-- Recorded data --
*-*-*

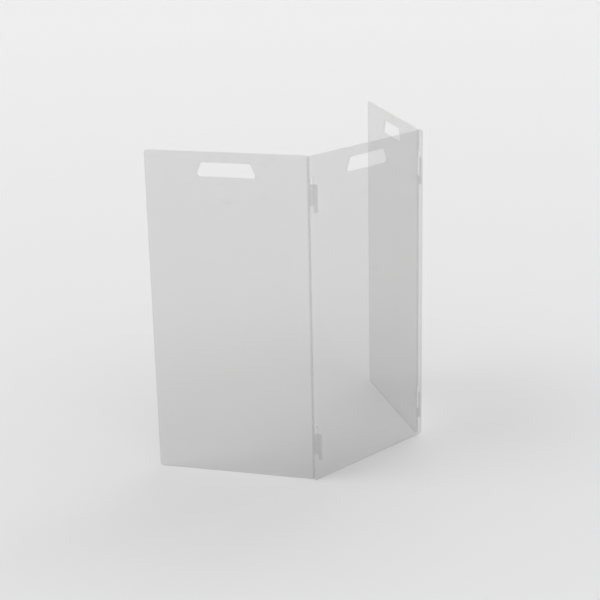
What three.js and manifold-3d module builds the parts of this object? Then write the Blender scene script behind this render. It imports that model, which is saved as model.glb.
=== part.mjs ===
// A freestanding microphone shield: three clear acrylic panels in a half-hexagon plan.
// Each wing hangs on the centre panel by two hook tabs cut in its inner edge, and swings on them.
//
// Millimetres, +Z up. The origin is the middle of the footprint, on the surface it stands on.
// The centre panel lies along X. -Y is the outer side and the microphone stands on the +Y side.
import * as THREE from "three";
import { mergeVertices } from "three/addons/utils/BufferGeometryUtils.js";
import Module from "manifold-3d";

const wasm = await Module();
wasm.setup();

// ---- driving dimensions ----

// Every panel is cut from the same sheet to the same size.
const panelHeight = 610;
const panelWidth = 302;
const sheetThickness = 4.5;
const cornerRadius = 6;

// Inside angle between the centre panel and a wing, in degrees, with the wings fully open.
// They swing in from there until they are square to the centre panel.
const openAngle = 120;

// Where a wing's middle plane meets the back of the centre panel, from the panel's end.
const endMargin = 7.8;

// Free space that neighbouring faces keep.
const gap = 0.3;

// The hand slot near the top of each panel, wider at its bottom.
const handSlotTopWidth = 91;
const handSlotBottomWidth = 113;
const handSlotHeight = 26.3;
const handSlotBelowTop = 18.5;
const handSlotRadius = 5.5;

// Hook tabs: a neck goes through the centre panel and a prong hangs down in front of it.
const hookTops = [559, 90];
const hookHeight = 50;
const neckHeight = 37;
const prongWidth = 5.5;
const prongRadius = 1.5;
const innerRadius = 0.5;

// Tab slots in the centre panel: tall enough for the whole hook to pass, before it drops.
const tabSlotSpareHeight = 0.8;
const tabSlotRadius = 0.5;

// Facets of a quarter-round corner are twice this number.
const curveSegments = 6;

// ---- worked-out dimensions ----

const wingDirection = THREE.MathUtils.degToRad(180 - openAngle);
const lean = Math.PI / 2 - wingDirection;

// A neck's ends are square to the wing, so between them the leaning centre panel takes up its own
// thickness seen at the lean, what the lean adds, and the gap twice.
const neckLength = (sheetThickness * (1 + Math.sin(lean)) + 2 * gap) / Math.cos(lean);

// A tab slot's side walls slope the way a wing does, but less. The same slot then stops the wing
// by one pair of its edges fully open and by the other pair square to the centre panel.
const slotSlope = (1 / Math.cos(lean) + Math.tan(lean) - 1) / 2;
const slotWidth = sheetThickness * (1 + slotSlope) + (2 * gap) / Math.cos(lean);

// A wing turns about the point where its middle plane crosses the centre panel's.
const pivotX = panelWidth / 2 - endMargin - (sheetThickness / 2) * Math.tan(lean);
const shoulder = neckLength / 2;
const wingEnd = shoulder + panelWidth;
const hookTip = shoulder + prongWidth;

// The footprint runs from the prongs in front to the wings' far ends.
const thicknessReach = (sheetThickness / 2) * Math.sin(lean);
const frontReach = hookTip * Math.cos(lean) + thicknessReach;
const backReach = wingEnd * Math.cos(lean) + thicknessReach;
const centrePlaneY = (frontReach - backReach) / 2;

// ---- outlines ----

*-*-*

-- Aim --
Return exactly, please, the lines of the material from the first one down to and including the line where "---- driving dimensions" appears.

-- Task solution --
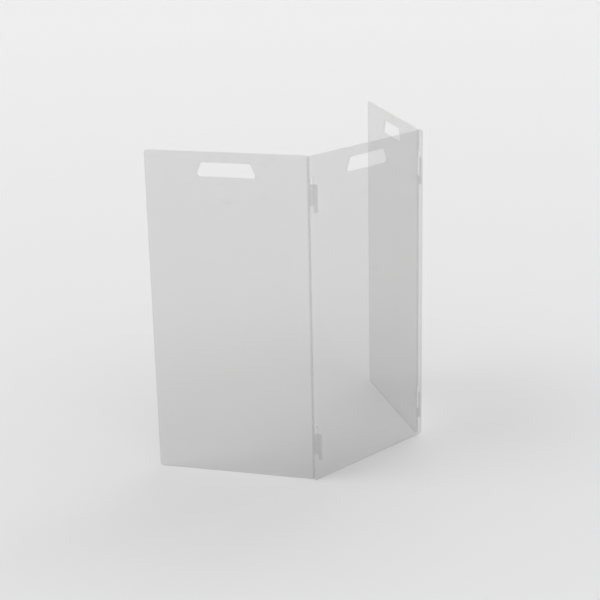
What three.js and manifold-3d module builds the parts of this object? Then write the Blender scene script behind this render. It imports that model, which is saved as model.glb.
=== part.mjs ===
// A freestanding microphone shield: three clear acrylic panels in a half-hexagon plan.
// Each wing hangs on the centre panel by two hook tabs cut in its inner edge, and swings on them.
//
// Millimetres, +Z up. The origin is the middle of the footprint, on the surface it stands on.
// The centre panel lies along X. -Y is the outer side and the microphone stands on the +Y side.
import * as THREE from "three";
import { mergeVertices } from "three/addons/utils/BufferGeometryUtils.js";
import Module from "manifold-3d";

const wasm = await Module();
wasm.setup();

// ---- driving dimensions ----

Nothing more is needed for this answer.